As far as logistics, I'm not worried about that side of things. I can keep all the balls in the air while he's gone. It's one of his favorite things about me. I can handle all the things. Mostly, I just don't want to handle all the things. Times like this make me wish for the first time ever of the perks that come with being sixteen years younger. Sixteen years ago when Jon was activated, I had no idea what I was getting myself into. I mean, it was hard, but I didn't know what was coming. In some ways, it was harder because we did not see some things coming (hello, RE-ENTRY). Now I know what's coming. I know what it's like to live separately, and I know what it will be like when he comes home. Re-entry is a real thing, and it sucks.
Basically, even though we don't have details for timing, we know it's coming, and I am dreading it. I dread every part of it. I dread the in between period; that time between when we know the timing and when he actually leaves. I dread the time he's gone. I know what my struggles will be, and I really don't have time for that mess. I dread when he comes back, and we have to find our family mojo again. I dread having to tell people what's going on and act like it's not a big deal when they make "the face" at me. I dread being the single person at all the things. Most of you don't know what it's like to sit by yourself every Sunday at church while you're surrounded by couples, but let me tell you. It hurts.
I remember years ago when Jon was activated, I would usually sit with a friend who's husband was also activated. One time before church she leaned and whispered, "I know it's wrong, but sometimes I really hate sitting with all these couples when our husbands are gone!" She was not wrong.
All this to say that I have been living in my mental hobbit hermit room this last week while I work through all the feelings. It doesn't mean I can't socialize. In fact, for once, small talk is welcome because it's a good distraction. I've been listening to Mumford and Sons because it carried me through 2015, my year of recovery from 2014. The entire album is a little sad and all about loss with just the right amount of hope so it's my go to music for this kind of mood.
And so now you know why I've cut back on facebook, refrained from posting, and been a little slow to respond to texts and emails. It will be okay. We'll make it through this one as we have before. I don't like it, but it is what it is. I've given myself a good couple of weeks of wallowing, and now I need to stop being a hermit and engage the world again.
After all, tomorrow Sunday, and Sundays are good.
Hold on. Before I describe why I'm hermitting, I just realized it might be weird to have a room in my head. Does anyone else do that? Like, is it normal to have mental places you go to think. My hermit hole is where I go when I need to work through a big thing. When I'm stressed, I go to the lavender farm in Maui. I'll google this after I'm done here. I can't be the only one. Right? Surely not.

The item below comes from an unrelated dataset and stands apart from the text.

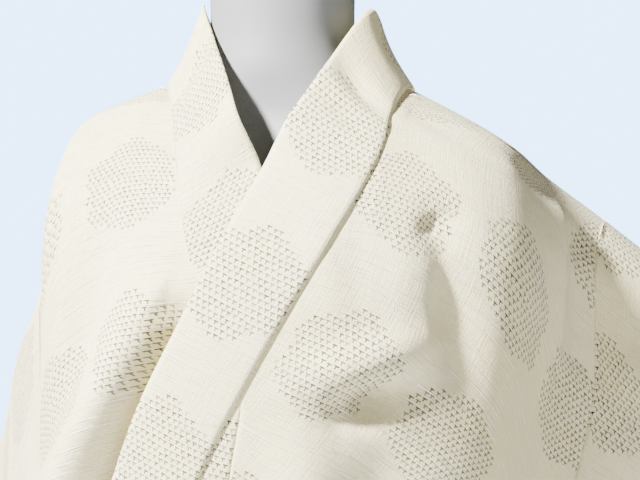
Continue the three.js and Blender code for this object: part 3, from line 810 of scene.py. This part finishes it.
def sleevePoint(half, along, drop, face, folded=True):
    depth = cut["sleeveDepth"]
    sewn = min(drop, cut["sleeveSeam"])
    top = ridgePoint(half, cut["bodyHalf"])
    seamFront = frontPoint(half, cut["sideAngle"], sewn)
    seamBack = backPoint(half, 180 - cut["sideAngle"], sewn)
    start = ridgePoint(half, cut["bodyHalf"] + along)
    stay = 1 - ease(0, 170, along)
    scale = mix((top.z - cut["hemZ"]) / fullDrop, 1, ease(0, 100, along))
    driftX = (seamFront.x * half["side"] - top.x) * stay
    driftY = ((seamFront.y + seamBack.y) / 2 - top.y) * stay
    halfAtSeam = (seamBack.y - seamFront.y) / 2
    lower = roundOver((depth - drop) / sleeveBag["hemRound"])
    belowCuff = ease(cut["cuffOpening"] - 20, cut["cuffOpening"] + 10, drop)
    width = cut["sleeveWidth"]
    shut = 1 - 0.88 * ease(width - 26, width - 4, along) * belowCuff
    halfAtCuff = sleeveBag["cuffHalf"] * roundOver(drop / 30)
    halfDepth = mix(halfAtSeam, halfAtCuff, ease(0, 260, along)) * lower * shut
    sweep = math.radians(fromTable(half["sweeps"], 2, cut["bodyHalf"] + along))
    turn = sweep * ease(0, 140, along)
    fold = 0.0
    if folded:
        fold = foldHeight(half["sleeveFolds"], along, drop) * ease(0, 30, along) * ease(0, 60, drop)
    clear = 16 * ease(cut["sleeveSeam"] - 40, 440, drop) * (1 - ease(0, 220, along))
    out = halfDepth * face + fold
    x = start.x + driftX + half["sleeveShift"] + clear + math.sin(turn) * out
    return Vector((x * half["side"], start.y + driftY - math.cos(turn) * out, start.z - drop * scale))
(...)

Anyway. First, I'm already predisposed to being a hermit in October and February/March. This is the way of October and February. They are the homeschooling doldrums. If anything major pops up in this time frame, I retreat into my head until I deal with the thing. At the moment, I'm dealing with a scheduling nightmare in a few months. Jon will most likely be leaving for training for six months. Sigh. It is the way our lives have always gone, and I am much too comfortable with in it some ways, and yet I still hate it every single time. While he's been gone for longer in the past, he wasn't as far away as he'll be this time. He was activated (but not deployed) for nearly 3 years during the Iraq war, but we were only 3 hours apart so weekends and holidays were very doable. That will not be doable this time around so I'm trying to wrap my heart around the idea of things to come.

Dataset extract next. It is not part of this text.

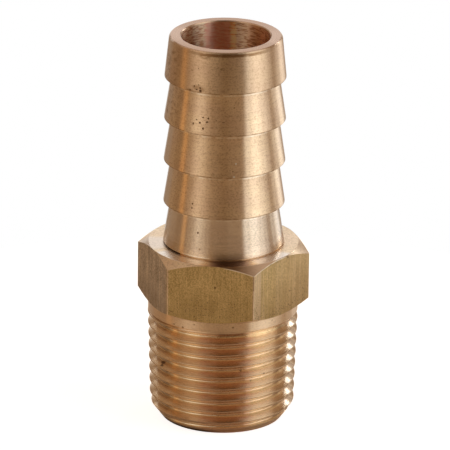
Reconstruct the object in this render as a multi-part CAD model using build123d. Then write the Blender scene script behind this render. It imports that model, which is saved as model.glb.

As far as logistics, I'm not worried about that side of things. I can keep all the balls in the air while he's gone. It's one of his favorite things about me. I can handle all the things. Mostly, I just don't want to handle all the things. Times like this make me wish for the first time ever of the perks that come with being sixteen years younger. Sixteen years ago when Jon was activated, I had no idea what I was getting myself into. I mean, it was hard, but I didn't know what was coming. In some ways, it was harder because we did not see some things coming (hello, RE-ENTRY). Now I know what's coming. I know what it's like to live separately, and I know what it will be like when he comes home. Re-entry is a real thing, and it sucks.

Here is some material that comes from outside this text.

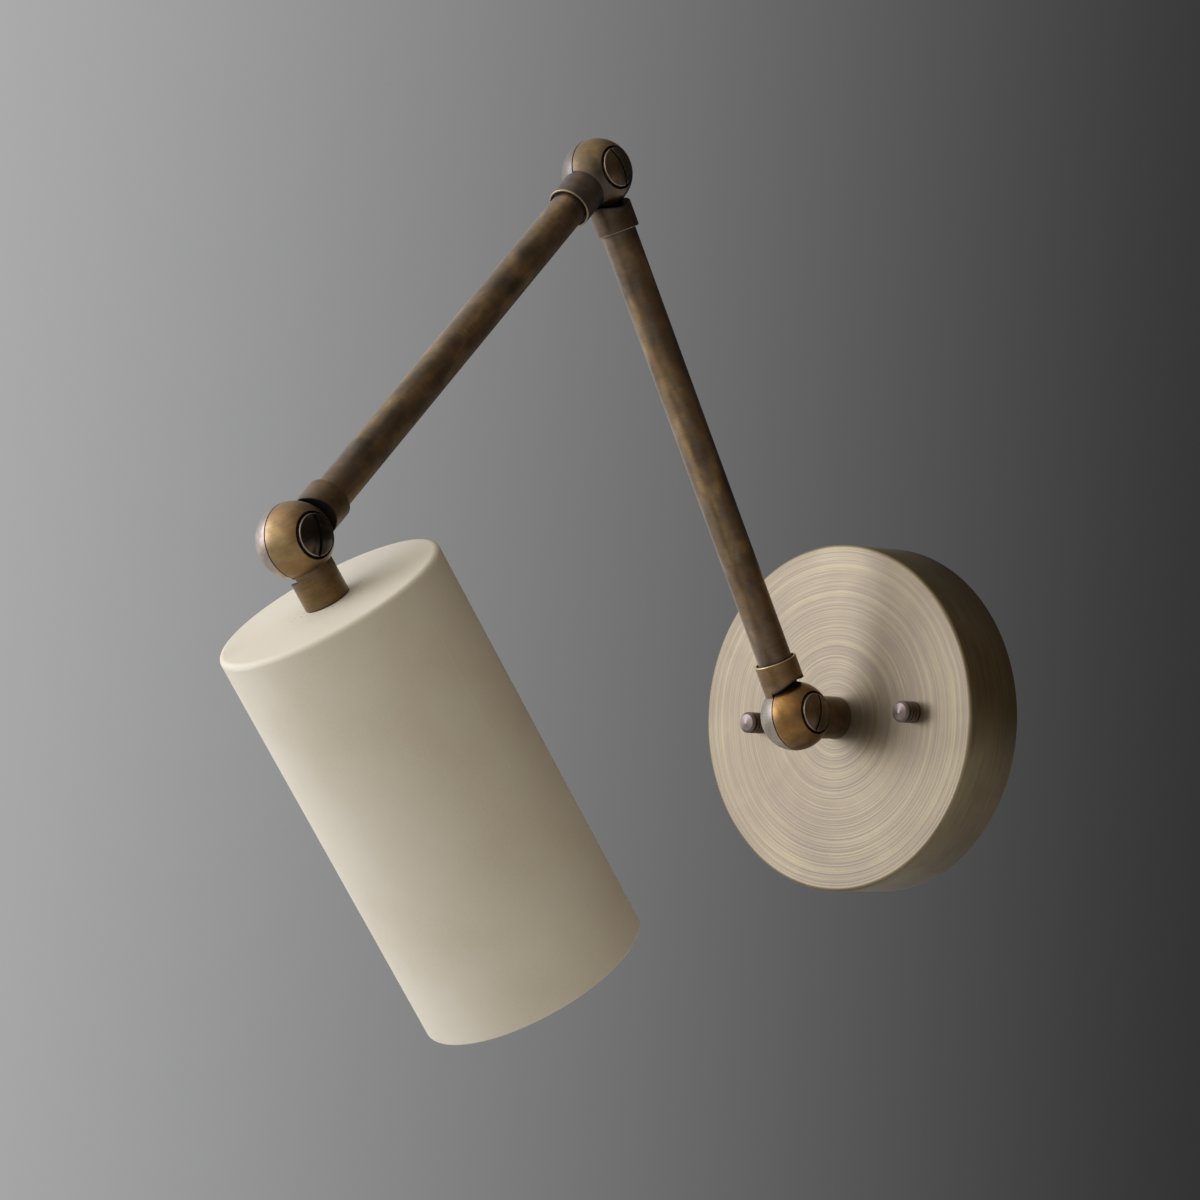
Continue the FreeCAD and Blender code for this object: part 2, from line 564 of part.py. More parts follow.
def make_shade():
    """Shade, the nipple that hangs it and the lampholder under it."""
    on_shade("shade_shell", shade_shape())
    washer = SHADE_WALL
    locknut = washer + WASHER_THICKNESS
    holder = locknut + LOCKNUT_HEIGHT + HOLDER_DROP
    body = holder + HOLDER_CAP_HEIGHT - HOLDER_CAP_SKIRT
    mouth = body + HOLDER_BODY_HEIGHT
    shell_end = mouth - LAMP_SHELL_INSET
    on_shade("shade_washer", ring(WASHER_RADIUS, NIPPLE_RADIUS, washer, locknut))
    on_shade("shade_locknut", locknut_shape(locknut))
    on_shade("shade_nipple", nipple_shape(-SHADE_NIPPLE_GRIP, holder + HUB_HEIGHT))
    on_shade("lampholder_cap", holder_cap_shape(holder))
    on_shade("lampholder_body", holder_body_shape(body))
    thread_shell = ring(LAMP_THREAD_RADIUS + LAMP_SHELL_WALL, LAMP_THREAD_RADIUS,
                        shell_end - LAMP_SHELL_LENGTH, shell_end)
    on_shade("lampholder_thread_shell", thread_shell)
    on_shade("lampholder_contact", contact_shape(body + HOLDER_FLOOR))


make_wall_fixing()
make_cover_swivel()
make_knuckles()
make_arm_tubes()
make_shade()

os.makedirs("parts", exist_ok=True)
for node_name, node_shape in NODES.items():
    node_shape.exportStep("parts/" + node_name + ".step")
    box = node_shape.BoundBox
    print("%-32s solids %d valid %s volume %9.1f  x %7.1f %7.1f  y %7.1f %7.1f  z %7.1f %7.1f" % (
        node_name, len(node_shape.Solids), node_shape.isValid(), node_shape.Volume,
        box.XMin, box.XMax, box.YMin, box.YMax, box.ZMin, box.ZMax))
print("necks of one knuckle touch at %.2f degrees" % FOLD_STOP)
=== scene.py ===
"""Looks of an articulating wall lamp: two arms, three ball knuckles, a round wall cover, a cylinder shade.

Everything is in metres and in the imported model's own frame.  The wall is the plane y = 0, the room is on
its -Y side and +Z is up.  The patterns of the materials and the outlines of the turned pieces are in
millimetres, about each piece's own axis.
"""

import math

import bpy
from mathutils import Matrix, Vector
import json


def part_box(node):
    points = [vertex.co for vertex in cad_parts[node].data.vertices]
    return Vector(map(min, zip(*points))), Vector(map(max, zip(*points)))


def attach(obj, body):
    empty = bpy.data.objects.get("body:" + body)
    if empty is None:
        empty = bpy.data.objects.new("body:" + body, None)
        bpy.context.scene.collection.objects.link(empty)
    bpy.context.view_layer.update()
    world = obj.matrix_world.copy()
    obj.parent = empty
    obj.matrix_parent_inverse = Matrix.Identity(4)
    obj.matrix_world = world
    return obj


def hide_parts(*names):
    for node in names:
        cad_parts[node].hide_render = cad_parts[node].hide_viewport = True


MM = 0.001

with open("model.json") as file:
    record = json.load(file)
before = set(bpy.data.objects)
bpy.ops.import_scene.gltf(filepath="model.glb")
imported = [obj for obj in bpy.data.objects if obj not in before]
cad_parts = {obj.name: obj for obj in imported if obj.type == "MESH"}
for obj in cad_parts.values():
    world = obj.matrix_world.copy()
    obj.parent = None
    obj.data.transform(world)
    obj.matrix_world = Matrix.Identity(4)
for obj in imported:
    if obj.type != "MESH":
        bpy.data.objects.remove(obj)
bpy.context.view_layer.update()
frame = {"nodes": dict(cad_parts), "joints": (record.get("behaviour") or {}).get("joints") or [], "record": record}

# ---- what the frame says ----------------------------------------------------------------------------

NODES = frame["nodes"]
JOINTS = {joint["name"]: joint for joint in frame["joints"]}
MOUNTS = {mount["name"]: mount for mount in frame["record"]["mounts"]}
SHOULDER = Vector(JOINTS["shoulder_tilt"]["pos_m"])
ELBOW = Vector(JOINTS["elbow_fold"]["pos_m"])
SHADE_JOINT = Vector(JOINTS["shade_tilt"]["pos_m"])
PIVOT = Vector(JOINTS["shoulder_tilt"]["axis"])
OUT_OF_WALL = Vector(JOINTS["cover_swivel"]["axis"])
LOWER_ARM = (ELBOW - SHOULDER).normalized()
UPPER_ARM = (SHADE_JOINT - ELBOW).normalized()
LAMPHOLDER = Vector(MOUNTS["lampholder"]["pos_m"])
SHADE_AXIS = Vector(MOUNTS["lampholder"]["axis"]).normalized()
WALL_CENTRE = Vector((0, 0, 0))


def reach_along(name, origin, axis):
    """How far a node reaches along an axis, in millimetres."""
    return max((vertex.co - origin).dot(axis) for vertex in NODES[name].data.vertices) / MM


def reach_about(name, origin, axis):
    """How far a node reaches from an axis, in millimetres."""
    return max((vertex.co - origin).cross(axis).length for vertex in NODES[name].data.vertices) / MM


def middle_of(name):
    """Middle of a node's box."""
    low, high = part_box(name)
    return (low + high) / 2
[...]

Basically, even though we don't have details for timing, we know it's coming, and I am dreading it. I dread every part of it. I dread the in between period; that time between when we know the timing and when he actually leaves. I dread the time he's gone. I know what my struggles will be, and I really don't have time for that mess. I dread when he comes back, and we have to find our family mojo again. I dread having to tell people what's going on and act like it's not a big deal when they make "the face" at me. I dread being the single person at all the things. Most of you don't know what it's like to sit by yourself every Sunday at church while you're surrounded by couples, but let me tell you. It hurts.
I remember years ago when Jon was activated, I would usually sit with a friend who's husband was also activated. One time before church she leaned and whispered, "I know it's wrong, but sometimes I really hate sitting with all these couples when our husbands are gone!" She was not wrong.
All this to say that I have been living in my mental hobbit hermit room this last week while I work through all the feelings. It doesn't mean I can't socialize. In fact, for once, small talk is welcome because it's a good distraction. I've been listening to Mumford and Sons because it carried me through 2015, my year of recovery from 2014. The entire album is a little sad and all about loss with just the right amount of hope so it's my go to music for this kind of mood.
And so now you know why I've cut back on facebook, refrained from posting, and been a little slow to respond to texts and emails. It will be okay. We'll make it through this one as we have before. I don't like it, but it is what it is. I've given myself a good couple of weeks of wallowing, and now I need to stop being a hermit and engage the world again.
After all, tomorrow Sunday, and Sundays are good.